Dataset section
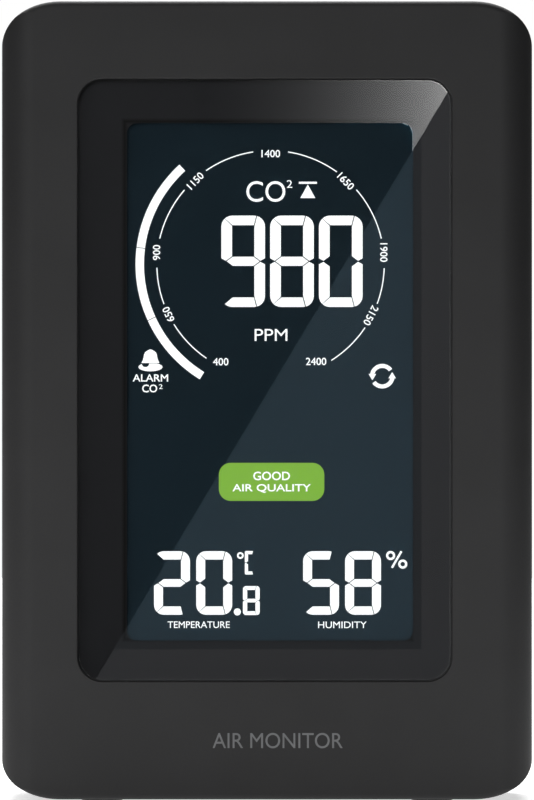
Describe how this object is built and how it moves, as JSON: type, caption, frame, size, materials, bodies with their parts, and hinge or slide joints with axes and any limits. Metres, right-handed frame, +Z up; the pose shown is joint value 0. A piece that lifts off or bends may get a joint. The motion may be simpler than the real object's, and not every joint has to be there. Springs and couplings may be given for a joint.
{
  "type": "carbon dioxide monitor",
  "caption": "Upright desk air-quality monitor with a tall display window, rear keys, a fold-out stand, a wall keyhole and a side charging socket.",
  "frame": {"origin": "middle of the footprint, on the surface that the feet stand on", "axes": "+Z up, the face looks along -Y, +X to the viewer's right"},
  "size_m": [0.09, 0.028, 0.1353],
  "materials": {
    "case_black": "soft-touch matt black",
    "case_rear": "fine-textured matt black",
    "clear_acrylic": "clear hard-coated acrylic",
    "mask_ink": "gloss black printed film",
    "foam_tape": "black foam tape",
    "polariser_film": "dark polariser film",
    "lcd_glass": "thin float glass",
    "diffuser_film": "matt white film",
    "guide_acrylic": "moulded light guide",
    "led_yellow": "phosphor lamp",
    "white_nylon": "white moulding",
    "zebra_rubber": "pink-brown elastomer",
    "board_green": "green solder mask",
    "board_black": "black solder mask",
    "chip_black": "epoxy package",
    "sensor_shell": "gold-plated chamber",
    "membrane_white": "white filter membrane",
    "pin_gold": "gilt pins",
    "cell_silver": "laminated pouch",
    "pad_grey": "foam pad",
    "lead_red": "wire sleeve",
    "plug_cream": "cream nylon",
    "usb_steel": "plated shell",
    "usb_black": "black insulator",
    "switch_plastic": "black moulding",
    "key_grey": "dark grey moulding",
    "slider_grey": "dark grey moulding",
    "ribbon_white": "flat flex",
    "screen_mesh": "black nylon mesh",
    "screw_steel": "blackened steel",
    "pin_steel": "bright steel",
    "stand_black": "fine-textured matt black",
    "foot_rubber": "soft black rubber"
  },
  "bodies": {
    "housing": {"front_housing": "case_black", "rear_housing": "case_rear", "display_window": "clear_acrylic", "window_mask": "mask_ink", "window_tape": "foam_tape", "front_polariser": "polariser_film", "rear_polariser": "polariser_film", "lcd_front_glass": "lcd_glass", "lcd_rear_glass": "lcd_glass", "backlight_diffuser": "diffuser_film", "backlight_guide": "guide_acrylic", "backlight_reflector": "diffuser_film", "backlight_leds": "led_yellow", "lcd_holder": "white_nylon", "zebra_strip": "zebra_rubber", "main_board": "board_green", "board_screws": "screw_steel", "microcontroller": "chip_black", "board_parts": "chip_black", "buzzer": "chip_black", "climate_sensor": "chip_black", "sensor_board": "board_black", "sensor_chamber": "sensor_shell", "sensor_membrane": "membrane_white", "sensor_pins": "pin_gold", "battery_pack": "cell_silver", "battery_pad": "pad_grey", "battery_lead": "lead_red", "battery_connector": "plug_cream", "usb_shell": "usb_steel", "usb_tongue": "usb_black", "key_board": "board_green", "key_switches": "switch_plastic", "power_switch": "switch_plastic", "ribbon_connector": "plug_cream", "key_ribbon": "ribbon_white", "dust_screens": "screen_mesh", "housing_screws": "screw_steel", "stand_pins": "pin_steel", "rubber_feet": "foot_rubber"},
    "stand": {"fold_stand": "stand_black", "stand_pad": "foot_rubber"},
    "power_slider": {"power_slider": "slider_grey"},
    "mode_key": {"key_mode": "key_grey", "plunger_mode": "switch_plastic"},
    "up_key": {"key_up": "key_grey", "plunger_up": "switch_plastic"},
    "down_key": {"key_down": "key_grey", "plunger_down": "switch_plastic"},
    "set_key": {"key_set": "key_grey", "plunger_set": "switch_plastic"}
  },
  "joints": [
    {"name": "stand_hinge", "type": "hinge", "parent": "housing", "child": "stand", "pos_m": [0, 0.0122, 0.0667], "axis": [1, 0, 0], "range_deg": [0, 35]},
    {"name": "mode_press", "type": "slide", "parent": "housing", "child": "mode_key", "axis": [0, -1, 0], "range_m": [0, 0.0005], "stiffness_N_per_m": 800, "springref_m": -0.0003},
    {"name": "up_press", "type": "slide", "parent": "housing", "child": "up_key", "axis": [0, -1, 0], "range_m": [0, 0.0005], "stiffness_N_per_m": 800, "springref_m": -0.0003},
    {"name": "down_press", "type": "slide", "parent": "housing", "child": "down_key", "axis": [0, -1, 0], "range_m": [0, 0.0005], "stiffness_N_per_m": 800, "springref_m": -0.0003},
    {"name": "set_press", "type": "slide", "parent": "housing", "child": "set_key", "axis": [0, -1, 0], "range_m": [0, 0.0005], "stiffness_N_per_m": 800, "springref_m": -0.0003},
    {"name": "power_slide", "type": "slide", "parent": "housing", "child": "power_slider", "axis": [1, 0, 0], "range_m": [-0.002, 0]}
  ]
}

Short task
Recite the full listing above exactly.

Task response
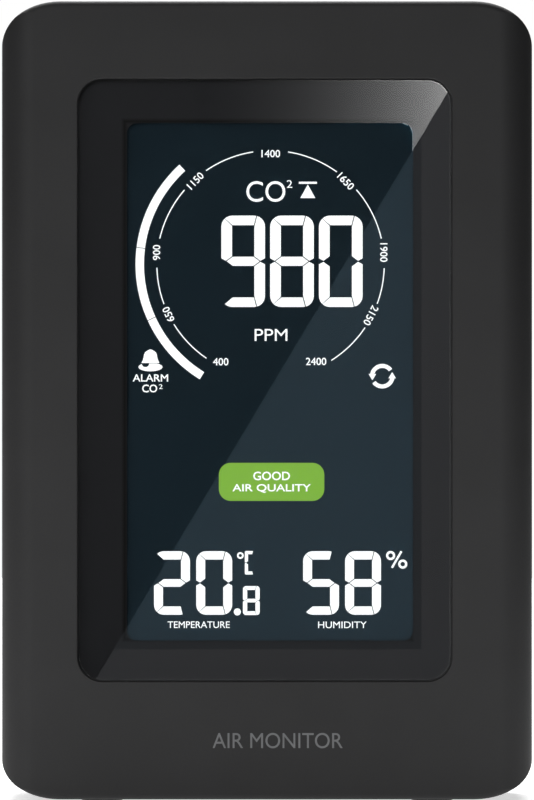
Describe how this object is built and how it moves, as JSON: type, caption, frame, size, materials, bodies with their parts, and hinge or slide joints with axes and any limits. Metres, right-handed frame, +Z up; the pose shown is joint value 0. A piece that lifts off or bends may get a joint. The motion may be simpler than the real object's, and not every joint has to be there. Springs and couplings may be given for a joint.
{
  "type": "carbon dioxide monitor",
  "caption": "Upright desk air-quality monitor with a tall display window, rear keys, a fold-out stand, a wall keyhole and a side charging socket.",
  "frame": {"origin": "middle of the footprint, on the surface that the feet stand on", "axes": "+Z up, the face looks along -Y, +X to the viewer's right"},
  "size_m": [0.09, 0.028, 0.1353],
  "materials": {
    "case_black": "soft-touch matt black",
    "case_rear": "fine-textured matt black",
    "clear_acrylic": "clear hard-coated acrylic",
    "mask_ink": "gloss black printed film",
    "foam_tape": "black foam tape",
    "polariser_film": "dark polariser film",
    "lcd_glass": "thin float glass",
    "diffuser_film": "matt white film",
    "guide_acrylic": "moulded light guide",
    "led_yellow": "phosphor lamp",
    "white_nylon": "white moulding",
    "zebra_rubber": "pink-brown elastomer",
    "board_green": "green solder mask",
    "board_black": "black solder mask",
    "chip_black": "epoxy package",
    "sensor_shell": "gold-plated chamber",
    "membrane_white": "white filter membrane",
    "pin_gold": "gilt pins",
    "cell_silver": "laminated pouch",
    "pad_grey": "foam pad",
    "lead_red": "wire sleeve",
    "plug_cream": "cream nylon",
    "usb_steel": "plated shell",
    "usb_black": "black insulator",
    "switch_plastic": "black moulding",
    "key_grey": "dark grey moulding",
    "slider_grey": "dark grey moulding",
    "ribbon_white": "flat flex",
    "screen_mesh": "black nylon mesh",
    "screw_steel": "blackened steel",
    "pin_steel": "bright steel",
    "stand_black": "fine-textured matt black",
    "foot_rubber": "soft black rubber"
  },
  "bodies": {
    "housing": {"front_housing": "case_black", "rear_housing": "case_rear", "display_window": "clear_acrylic", "window_mask": "mask_ink", "window_tape": "foam_tape", "front_polariser": "polariser_film", "rear_polariser": "polariser_film", "lcd_front_glass": "lcd_glass", "lcd_rear_glass": "lcd_glass", "backlight_diffuser": "diffuser_film", "backlight_guide": "guide_acrylic", "backlight_reflector": "diffuser_film", "backlight_leds": "led_yellow", "lcd_holder": "white_nylon", "zebra_strip": "zebra_rubber", "main_board": "board_green", "board_screws": "screw_steel", "microcontroller": "chip_black", "board_parts": "chip_black", "buzzer": "chip_black", "climate_sensor": "chip_black", "sensor_board": "board_black", "sensor_chamber": "sensor_shell", "sensor_membrane": "membrane_white", "sensor_pins": "pin_gold", "battery_pack": "cell_silver", "battery_pad": "pad_grey", "battery_lead": "lead_red", "battery_connector": "plug_cream", "usb_shell": "usb_steel", "usb_tongue": "usb_black", "key_board": "board_green", "key_switches": "switch_plastic", "power_switch": "switch_plastic", "ribbon_connector": "plug_cream", "key_ribbon": "ribbon_white", "dust_screens": "screen_mesh", "housing_screws": "screw_steel", "stand_pins": "pin_steel", "rubber_feet": "foot_rubber"},
    "stand": {"fold_stand": "stand_black", "stand_pad": "foot_rubber"},
    "power_slider": {"power_slider": "slider_grey"},
    "mode_key": {"key_mode": "key_grey", "plunger_mode": "switch_plastic"},
    "up_key": {"key_up": "key_grey", "plunger_up": "switch_plastic"},
    "down_key": {"key_down": "key_grey", "plunger_down": "switch_plastic"},
    "set_key": {"key_set": "key_grey", "plunger_set": "switch_plastic"}
  },
  "joints": [
    {"name": "stand_hinge", "type": "hinge", "parent": "housing", "child": "stand", "pos_m": [0, 0.0122, 0.0667], "axis": [1, 0, 0], "range_deg": [0, 35]},
    {"name": "mode_press", "type": "slide", "parent": "housing", "child": "mode_key", "axis": [0, -1, 0], "range_m": [0, 0.0005], "stiffness_N_per_m": 800, "springref_m": -0.0003},
    {"name": "up_press", "type": "slide", "parent": "housing", "child": "up_key", "axis": [0, -1, 0], "range_m": [0, 0.0005], "stiffness_N_per_m": 800, "springref_m": -0.0003},
    {"name": "down_press", "type": "slide", "parent": "housing", "child": "down_key", "axis": [0, -1, 0], "range_m": [0, 0.0005], "stiffness_N_per_m": 800, "springref_m": -0.0003},
    {"name": "set_press", "type": "slide", "parent": "housing", "child": "set_key", "axis": [0, -1, 0], "range_m": [0, 0.0005], "stiffness_N_per_m": 800, "springref_m": -0.0003},
    {"name": "power_slide", "type": "slide", "parent": "housing", "child": "power_slider", "axis": [1, 0, 0], "range_m": [-0.002, 0]}
  ]
}